Su nombre era María.
Se sentaba en la esquina de una iglesia, bajo sombras de ladrillos que al sobresalir la escondían del sol y de su cara misma.
No me tomo más que segundos sentirme atraída a ella, en sus ojos había tanta belleza.
Pude ver en ellos el desprecio de quienes la han mirado sin piedad y la tristeza que solo un alma que ha sido rota posee.
En las manos de María había una súplica, dirigida a quien quisiera escuchar o dar.
Primero le extendí mi mano, pero inevitablemente, luego extendí mi corazón.
Y es que a veces vemos lo que se nos muestra porque es más fácil entender sonrisas simples que soledad compleja.
María no sentía la necesidad de pretender, me dejo en silencio observar las múltiples capas de su ser.

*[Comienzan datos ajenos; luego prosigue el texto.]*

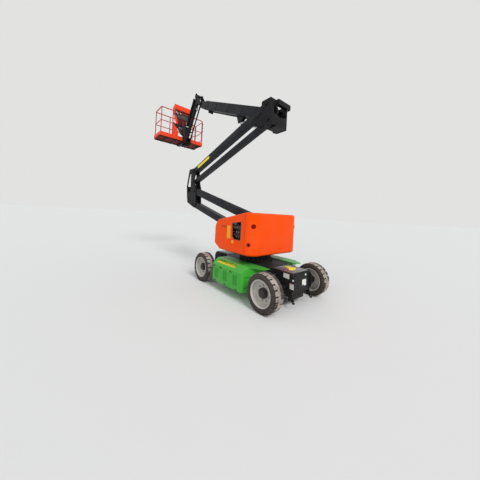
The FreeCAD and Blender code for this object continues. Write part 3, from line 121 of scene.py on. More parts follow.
class Form:
    """A mesh built from bmesh operators in the part's own frame, in metres."""

    def __init__(self):
        self.bm = bmesh.new()

    def _finish(self, verts, bevel, segments=2):
        if bevel > 0:
            edges = [e for e in self.bm.edges if e.verts[0] in verts and e.verts[1] in verts]
            bmesh.ops.bevel(self.bm, geom=edges, offset=bevel, offset_type="OFFSET", segments=segments,
                            profile=0.5, affect="EDGES", material=-1, clamp_overlap=True)

    def block(self, low, high, bevel=0.002, turn=None, about=None):
        """A block between two corners in machine millimetres, with eased edges."""
        a, b = at(*low), at(*high)
        size, centre = b - a, (a + b) / 2.0
        matrix = Matrix.Translation(centre) @ Matrix.Diagonal((*size, 1.0))
        if turn is not None:
            pivot = Matrix.Translation(at(*about) if about else centre)
            matrix = pivot @ turn.to_4x4() @ pivot.inverted() @ matrix
        made = bmesh.ops.create_cube(self.bm, size=1.0, matrix=matrix)
        self._finish(set(made["verts"]), bevel)
        return self

    def drum(self, start, end, radius, end_radius=None, segments=32, bevel=0.0015):
        """A round bar or disc from start to end, in machine millimetres."""
        a, b = at(*start), at(*end)
        return self.drum_at(a, b, radius * MM, None if end_radius is None else end_radius * MM, segments, bevel)

    def drum_at(self, a, b, radius, end_radius=None, segments=32, bevel=0.0015):
        way = b - a
        turn = way.to_track_quat("Z", "Y").to_matrix().to_4x4()
        matrix = Matrix.Translation((a + b) / 2.0) @ turn
        made = bmesh.ops.create_cone(self.bm, cap_ends=True, cap_tris=False, segments=segments, radius1=radius,
                                     radius2=radius if end_radius is None else end_radius,
                                     depth=way.length, matrix=matrix)
        if bevel > 0:
            verts = set(made["verts"])
            rims = [e for e in self.bm.edges if e.verts[0] in verts and e.verts[1] in verts
                    and len(e.link_faces) == 2 and any(len(f.verts) == segments for f in e.link_faces)]
            bmesh.ops.bevel(self.bm, geom=rims, offset=bevel, offset_type="OFFSET", segments=2, profile=0.5,
                            affect="EDGES", material=-1, clamp_overlap=True)
        return self

    def bolt(self, foot, out, size=19.0, washer=True):
        """A hexagon bolt head on its washer; foot in machine millimetres, out a direction."""
        p, n = at(*foot), Vector(out).normalized()
        across = size * MM
        lift = 0.0
        if washer:
            self.drum_at(p, p + n * across * 0.14, across * 0.72, segments=20, bevel=across * 0.03)
            lift = across * 0.14
        self.drum_at(p + n * lift, p + n * (lift + across * 0.55), across * 0.577, segments=6, bevel=across * 0.06)
        self.drum_at(p + n * (lift + across * 0.5), p + n * (lift + across * 0.72), across * 0.3, segments=12,
                     bevel=across * 0.05)
        return self

    def ring(self, centre, axis, radius, thick, segments=48, sides=10):
        """A round ring, spun about its axis; sizes in millimetres."""
        n = Vector(axis).normalized()
        side = n.orthogonal().normalized()
        turn = Matrix((side, n.cross(side), n)).transposed().to_4x4()
        p = at(*centre)
        here = Matrix.Translation(p + side * radius * MM) @ Matrix((side, n, side.cross(n))).transposed().to_4x4()
        made = bmesh.ops.create_circle(self.bm, cap_ends=False, segments=sides, radius=thick * MM, matrix=here)
        edges = list({e for v in made["verts"] for e in v.link_edges})
        bmesh.ops.spin(self.bm, geom=made["verts"] + edges, cent=p, axis=n, angle=math.tau, steps=segments,
                       use_merge=True, use_duplicate=False)
        return self

    def plate(self, points, y0, y1, bevel=0.0015):
        """An outline in x and z between two y values, in machine millimetres."""
        verts = [self.bm.verts.new(at(x, y0, z)) for x, z in points]
        face = self.bm.faces.new(verts)
        out = bmesh.ops.extrude_face_region(self.bm, geom=[face])
        moved = [v for v in out["geom"] if isinstance(v, bmesh.types.BMVert)]
        bmesh.ops.translate(self.bm, verts=moved, vec=Vector((0, (y1 - y0) * MM, 0)))
        self._finish(set(verts) | set(moved), bevel)
        return self

    def slab(self, points, z0, z1, bevel=0.0015):
        """An outline in x and y between two heights, in machine millimetres."""
        verts = [self.bm.verts.new(at(x, y, z0)) for x, y in points]
        face = self.bm.faces.new(verts)
        out = bmesh.ops.extrude_face_region(self.bm, geom=[face])
        moved = [v for v in out["geom"] if isinstance(v, bmesh.types.BMVert)]
        bmesh.ops.translate(self.bm, verts=moved, vec=Vector((0, 0, (z1 - z0) * MM)))
        self._finish(set(verts) | set(moved), bevel)
        return self

    def patch(self, corners, thick=1.2, bevel=0.0004):
        """A thin plate from its corners in machine millimetres, raised on its own normal."""
        verts = [self.bm.verts.new(at(*c)) for c in corners]
        face = self.bm.faces.new(verts)
        face.normal_update()
        lift = face.normal * thick * MM
        out = bmesh.ops.extrude_face_region(self.bm, geom=[face])
        moved = [v for v in out["geom"] if isinstance(v, bmesh.types.BMVert)]
        bmesh.ops.translate(self.bm, verts=moved, vec=lift)
        self._finish(set(verts) | set(moved), bevel, 1)
        return self

    def mirror_y(self):
        """A copy of everything so far on the machine's other side."""
        geom = list(self.bm.verts) + list(self.bm.edges) + list(self.bm.faces)
        copy = bmesh.ops.duplicate(self.bm, geom=geom)["geom"]
        verts = [g for g in copy if isinstance(g, bmesh.types.BMVert)]
        faces = [g for g in copy if isinstance(g, bmesh.types.BMFace)]
        bmesh.ops.scale(self.bm, vec=(1, -1, 1), verts=verts)
        bmesh.ops.reverse_faces(self.bm, faces=faces)
        return self

    def make(self, name, finish, body, smooth=35.0):
        """The finished piece, riding on a body, with its material and soft edges."""
        bmesh.ops.recalc_face_normals(self.bm, faces=self.bm.faces)
        mesh = bpy.data.meshes.new(name)
        self.bm.to_mesh(mesh)
        self.bm.free()
        piece = bpy.data.objects.new(name, mesh)
        bpy.context.scene.collection.objects.link(piece)
        for one in finish if isinstance(finish, (list, tuple)) else (finish,):
            mesh.materials.append(material(one))
        mesh.shade_smooth()
        mesh.set_sharp_from_angle(angle=math.radians(smooth))
        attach(piece, body)
        return piece


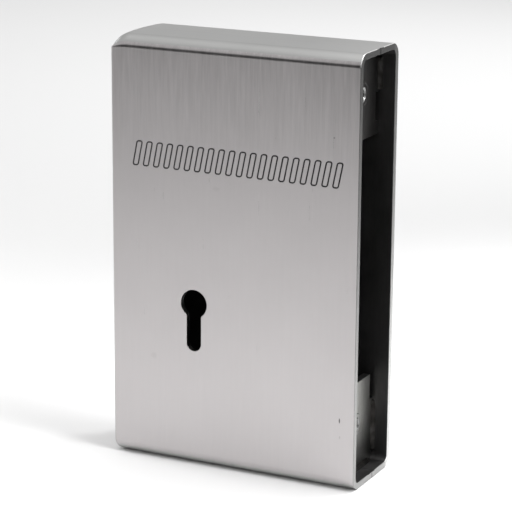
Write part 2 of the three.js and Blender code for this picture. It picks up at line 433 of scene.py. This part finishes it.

Por segundos sentí que al verla, veía la infinidad de lo que no comprendo. Llenó ella en minutos rincones perdidos en mi ser, me ayudó a apreciar la belleza que existe en su vida, el gozo que posee su alma y la tristeza de su existir.
No podía irme sin decirle cuan inmóvil me sentía en su presencia, cuánto valor ella tiene aún cuando lo que tiran son monedas. Me fui de esas escaleras creyendo que nuestro encuentro no fue casualidad, su sonrisa al despedirnos cambio la mía por siempre.